The Home Secretary is to draw up a list of radical mosques where terror suspects being monitored under controversial control measures will be banned from worshipping.
The crackdown follows the escape of a suspect who went on the run after attending a mosque in London and leaving disguised in a burka.
Terror suspects on Terrorism Prevention and Investigation Measures (TPIMs), which replaced control orders in 2012, also face restrictions on the amount of time they spend in mosques.
And police and Home Office officials will be told to move suspects away from their communities to other parts of their home cities.
Where there is greater risk of absconding, suspects will be given longer curfews and made to report to police stations more frequently.
Mohammed Ahmed Mohamed, 29, who is accused of being part of terrorist cell targeting Western interests, is still at large after fleeing a mosque in West London on November 1 dressed in a burka.
The Home Office crackdown comes as The Mail on Sunday can reveal there are now seven terror suspects on the run after evading the UK’s strict control laws.
The Muslim men all escaped over the last eight years while being monitored by MI5 and the police.
Most are believed to be abroad fighting with Islamic extremist groups.
Sources said Home Secretary Theresa May was dismayed by the escapes of Mohamed and another suspect last year and is seeking to ‘significantly strengthen’ conditions placed on suspects.
She has asked MI5 and Scotland Yard what measures are necessary but they are expected to include restricting access of TPIM suspects to specific mosques and limiting the time spent in those mosques they are permitted to attend.
The list of banned mosques is likely to include a number that have caused concern by hosting speakers with radical views in recent years.
The Home Secretary will also tell the security services that TPIM suspects can be moved from one part of a city to another in an attempt to disrupt their support networks.
Mrs May also wants to increase the number of times a day suspects have to report to police stations and to lengthen overnight curfews to the legal maximum of 10 hours.
On the run: Mohammed Ahmed Mohamed is still at large after fleeing a mosque in West London on November 1 dressed in a burka
Previous measures, known as control orders, included the ability to relocate suspects from one part of the country to another, along with curfews of up to 16 hours but were watered down on the insistence of Liberal Democrats.
Emergency powers could be introduced but sources say the Home Secretary is instead making it clear she wants the police and security services to make sure ‘every available power is being used to its fullest extent’.
‘This is an operational matter for the police and security services but we want them to use all the powers at their disposal,’ the source said.
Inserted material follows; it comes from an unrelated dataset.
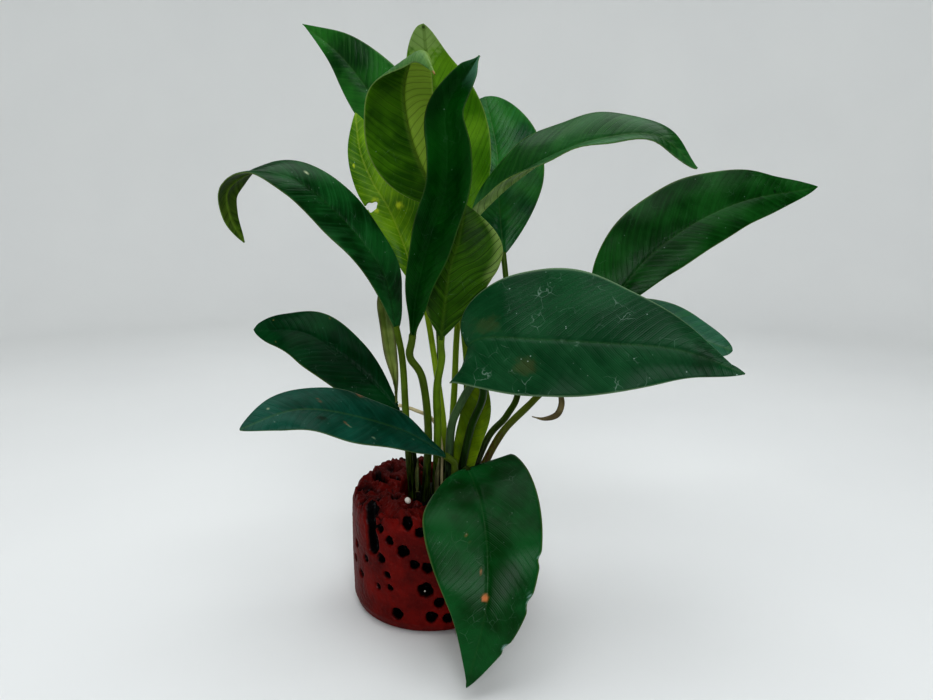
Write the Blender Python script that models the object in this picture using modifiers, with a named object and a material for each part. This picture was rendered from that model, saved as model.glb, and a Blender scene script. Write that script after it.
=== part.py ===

‘At the same time, we accept that unless they are behind bars there will not be a perfect solution.’
Alex Carlile QC, the Government’s former independent reviewer of terrorism laws, said the current TPIM regime introduced last year made it possible for suspects to abscond.
He said: ‘The Government didn’t listen to our concerns. By not allowing the suspects to be relocated to other parts of the country, it made it easier for them to abscond. This was a mistake.’
The Mail on Sunday can disclose that Mohamed was described in court papers as being ‘deeply involved in the terrorism-related activity’ of a British-based network and was suspected of procuring weapons for terrorist attacks which were to include the Juba Hotel in Mogadishu, Somalia.
He has access to false passports, documentation and money and is seeking to join three members of his network who are still at large in Somalia with Al Shabaab, the group behind the Nairobi shopping centre massacre.